A strong candidate scopes the problem before designing. Reasonable questions include:

  • What is the scale — number of accounts, peak postings/sec, and the read:write ratio for balance vs. history queries?
  • Is this single-currency or multi-currency , and do we need cross-currency (FX) transfers in scope?
  • What durability / availability targets apply (RPO/RTO), and do we need multi-region writes or just multi-region reads?
  • Which payment rails must we integrate (ACH, cards, wires), and what are their settlement, return, and chargeback semantics?
  • What consistency guarantee does a balance read need — strict read-your-writes, or is bounded staleness acceptable for some read paths?
  • Are overdrafts allowed, and if so are limits per-account, per-product, or global?

What a Strong Answer Covers Premium

What to Cover

Address each part below. Per-part hints are click-to-reveal nudges — open them only if you are stuck.
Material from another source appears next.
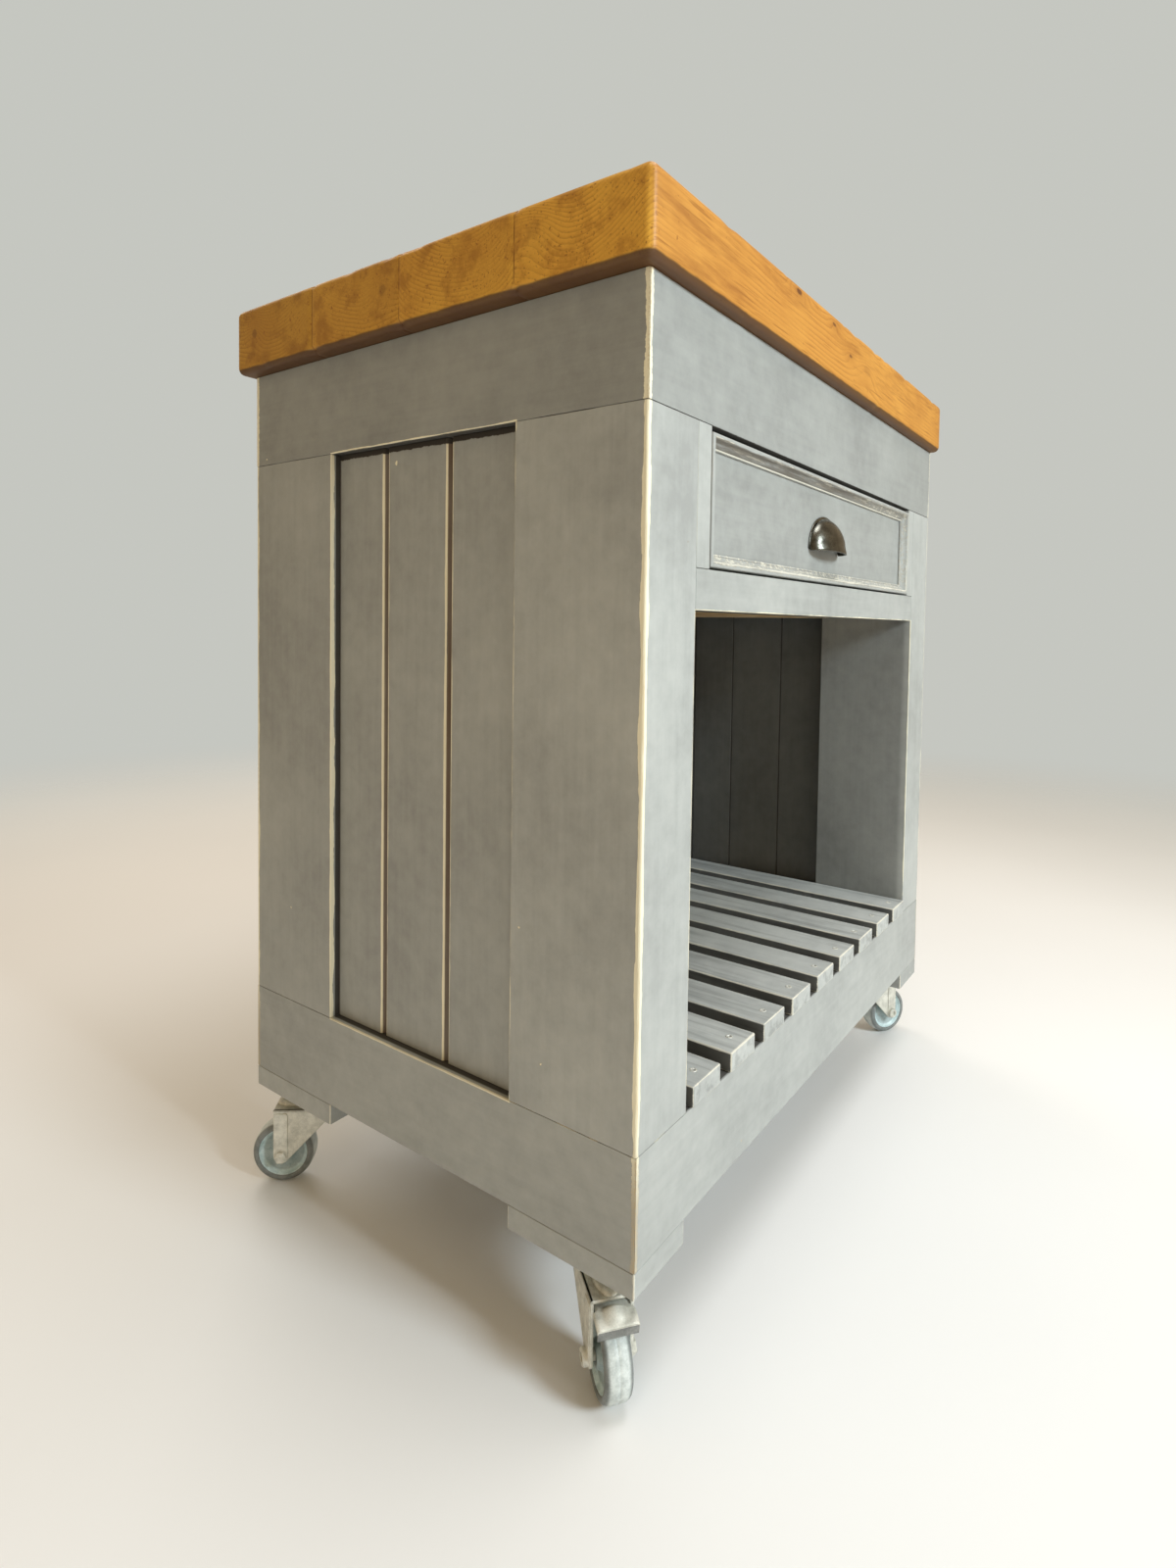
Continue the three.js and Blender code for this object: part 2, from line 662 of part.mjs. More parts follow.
// A pressed plate with a turned-down lip, a brake shoe under it and its own hinge barrel.
function makePedal(name) {
  const top = -PEDAL_TOP_DROP;
  const under = top - PEDAL_METAL;
  const innerHalf = PEDAL_INNER_WIDTH / 2;
  const outerHalf = PEDAL_OUTER_WIDTH / 2;
  const shoeHalf = BRAKE_SHOE.width / 2;
  const overlap = PEDAL_METAL / 2;
  const arm = block(
    [PEDAL_PIVOT.trail - PEDAL_PIVOT_RADIUS, PEDAL_SHOULDER_TRAIL + overlap],
    [-innerHalf, innerHalf],
    [under, top],
  );
  const toe = block([PEDAL_SHOULDER_TRAIL, PEDAL_END_TRAIL], [-outerHalf, outerHalf], [under, top]);
  const lip = block(
    [PEDAL_END_TRAIL - PEDAL_METAL, PEDAL_END_TRAIL],
    [-outerHalf, outerHalf],
    [under - PEDAL_LIP_DROP, top - overlap],
  );
  const shoe = block(
    [BRAKE_SHOE.from, BRAKE_SHOE.to],
    [-shoeHalf, shoeHalf],
    [under - BRAKE_SHOE.depth, under + overlap],
  );
  const barrel = cylinderY(
    PEDAL_PIVOT_RADIUS,
    FORK_INNER_HALF_WIDTH - 2 * FIT,
    PEDAL_PIVOT.trail,
    -PEDAL_PIVOT.drop,
    HOLE_SEGMENTS,
  );
  return named(`brake_pedal_${name}`, fromSolid(joined([arm, toe, lip, shoe, barrel])), "zinc");
}

function makeCastor(corner) {
  const castor = new THREE.Group();
  castor.position.set(
    corner.x * (BODY_WIDTH / 2 - CASTOR_INSET_X),
    corner.y * (BODY_DEPTH / 2 - CASTOR_INSET_Y),
    FOOT_BOTTOM,
  );
  const swivel = new THREE.Group();
  swivel.rotation.z = THREE.MathUtils.degToRad(corner.trail);
  swivel.add(makeFork(corner.name), makeWheel(corner.name), makeAxle(corner.name));
  if (corner.braked) {
    swivel.add(makePedal(corner.name));
  }
  castor.add(makePlate(corner.name), swivel);
  return castor;
}

// ---------------------------------------------------------------- the cart

const cart = new THREE.Group();
cart.add(makeWorktop());
cart.add(...makeRails(), ...makeCorners(), ...makePanels());
cart.add(...makeSlats(), ...makeFaceFrame(), ...makeDrawer());
cart.add(...CORNERS.map(makeCastor));

export default cart;
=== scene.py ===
"""Kitchen island cart: waxed pine worktop on a distressed grey painted body, on four castors.

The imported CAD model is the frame. Painted boards are its own nodes with eased edges, and the
worktop, drawer moulding, cup pull and castors are finer pieces that stand for their nodes.
Positions and sizes are in metres, in the CAD frame: +X right, -Y front, +Z up.
"""

import json
import math
import random

import bmesh
import bpy
from mathutils import Matrix, Vector


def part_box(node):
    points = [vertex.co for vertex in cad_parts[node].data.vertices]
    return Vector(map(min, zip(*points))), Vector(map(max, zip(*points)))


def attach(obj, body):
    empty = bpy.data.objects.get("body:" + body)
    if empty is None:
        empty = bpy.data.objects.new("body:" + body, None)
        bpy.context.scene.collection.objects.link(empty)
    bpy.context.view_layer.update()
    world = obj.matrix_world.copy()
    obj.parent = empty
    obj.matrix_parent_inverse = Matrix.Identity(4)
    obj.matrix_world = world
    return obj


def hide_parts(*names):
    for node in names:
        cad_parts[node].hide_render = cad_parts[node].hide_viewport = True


MM = 0.001
CORNERS = ("front_left", "front_right", "rear_left", "rear_right")
BRAKED = ("front_left", "rear_right")

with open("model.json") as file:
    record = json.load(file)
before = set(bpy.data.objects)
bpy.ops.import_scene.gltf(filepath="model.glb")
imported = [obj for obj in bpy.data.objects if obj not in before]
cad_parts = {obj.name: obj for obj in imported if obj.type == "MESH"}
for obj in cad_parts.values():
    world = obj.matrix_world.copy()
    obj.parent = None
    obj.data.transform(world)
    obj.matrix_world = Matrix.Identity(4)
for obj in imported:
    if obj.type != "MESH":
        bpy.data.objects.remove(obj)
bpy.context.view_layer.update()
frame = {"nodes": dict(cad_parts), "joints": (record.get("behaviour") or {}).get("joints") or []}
NODES = frame["nodes"]
JOINTS = {joint["name"]: joint for joint in frame["joints"]}
scene = bpy.context.scene
scene.view_settings.view_transform = "Standard"


def node_span(node):
    """Each axis's (low, high) of a CAD node."""
    low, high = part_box(node)
    return [(low[i], high[i]) for i in range(3)]


# ------------------------------------------------------------------ camera

CAMERA_PLACE = Vector((-0.8593, -0.5576, 0.5855))
CAMERA_AZIMUTH = math.radians(54.21)
CAMERA_PITCH = math.radians(2.265)
CAMERA_ROLL = math.radians(0.835)
CAMERA_LENS = 19.09
CAMERA_SHIFT = (-0.0081, -0.0795)


def make_camera():
    """Looks along the azimuth (from +Y towards +X), tipped down by the pitch, then rolled."""
    sin_a, cos_a = math.sin(CAMERA_AZIMUTH), math.cos(CAMERA_AZIMUTH)
    flat = math.cos(CAMERA_PITCH)
    ahead = Vector((sin_a * flat, cos_a * flat, -math.sin(CAMERA_PITCH)))
    right = Vector((cos_a, -sin_a, 0.0))
    up = right.cross(ahead)
    turned_right = right * math.cos(CAMERA_ROLL) + up * math.sin(CAMERA_ROLL)
    turned_up = up * math.cos(CAMERA_ROLL) - right * math.sin(CAMERA_ROLL)
    data = bpy.data.cameras.new("camera")
    data.lens = CAMERA_LENS
    data.sensor_width = 36.0
    data.shift_x, data.shift_y = CAMERA_SHIFT
    data.clip_start = 0.01
    camera = bpy.data.objects.new("camera", data)
    rotation = Matrix((turned_right, turned_up, -ahead)).transposed()
    camera.matrix_world = Matrix.Translation(CAMERA_PLACE) @ rotation.to_4x4()
    scene.collection.objects.link(camera)
    scene.camera = camera


make_camera()


# ------------------------------------------------------------------ shader building


class Value:
    """A shader socket that adds, subtracts, multiplies and divides as a number does."""

    def __init__(self, shader, socket):
        self.shader, self.socket = shader, socket

    def __add__(self, other):
        return self.shader.math("ADD", self, other)

    def __sub__(self, other):
        return self.shader.math("SUBTRACT", self, other)

    def __rsub__(self, other):
        return self.shader.math("SUBTRACT", other, self)

    def __mul__(self, other):
        return self.shader.math("MULTIPLY", self, other)

    def __truediv__(self, other):
        return self.shader.math("DIVIDE", self, other)

    def __neg__(self):
        return self * -1.0

    def __abs__(self):
        return self.shader.math("ABSOLUTE", self)

    __radd__, __rmul__ = __add__, __mul__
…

  1. APIs and data model. Define the core APIs and the underlying schema (accounts, transactions, immutable ledger entries, balance aggregates, holds, idempotency records, outbox events).
  1. ACID semantics and atomicity. Guarantee ACID for single-account updates and atomic multi-account transfers; either all ledger entries for a transaction commit or none do.
  1. Balance and overdraft rules. Enforce balance constraints and configurable overdraft limits; distinguish posted balance vs. available balance (net of holds).
  1. Idempotency and exactly-once processing. Make all write APIs idempotent and ensure exactly-once effects for retries, duplicate requests, and inbound rail events.
  1. Concurrency control. Handle concurrent transfers, race conditions, write skew, and deadlocks (isolation level, lock ordering, optimistic versioning).
  1. Real-time, as-of, and historical reads. Serve real-time balances with read-your-writes guarantees, compute as-of-timestamp balances from the ledger, and paginate transaction history.
  1. Monthly statements. Produce statements (opening balance, line items with running balance, totals, closing balance) and reconcile them against the ledger.
  1. Reconciliation with external payment rails. Integrate ACH / cards / wires with idempotent callbacks, settlement ingestion, returns/chargebacks, and three-way reconciliation.
  1. Limits, fraud checks, and dispute handling. Apply velocity/amount limits and risk checks synchronously before commit, monitor asynchronously, and model the dispute/chargeback workflow (provisional credit, resolution).
  1. Scale and consistency. Describe sharding, indexing, read replicas, caching, and multi-region strategy while preserving consistency and auditability.
  1. Failure handling, recovery, and monitoring. Cover retries, transactional outbox, backups/PITR, balance-rebuild paths, invariant audits, and observability/alerting on financial invariants.

Deliverables

Be concrete. Your answer should include:

  • A data model (schema for the key tables)
  • The core APIs
  • The transaction flow (how a posting/transfer commits atomically)
  • Failure handling
  • How you would monitor correctness

Follow-up Questions

Be ready for the interviewer to push deeper:

  • How does this change at 100x write volume? Where is the first bottleneck — the balance aggregate hot row, the double-entry constraint, a single-shard system account, or replica lag — and how do you relieve it?
  • What breaks first under a region failure mid-transfer, and what is your RPO/RTO story for recovery without losing or duplicating a posting?
  • Prove the books are correct after an incident. How would you detect a silent drift between the aggregate and the ledger, and rebuild from the journal?
  • A customer disputes a card charge while an ACH return for the same funds is in flight. How do the two workflows interact without double-counting or creating money?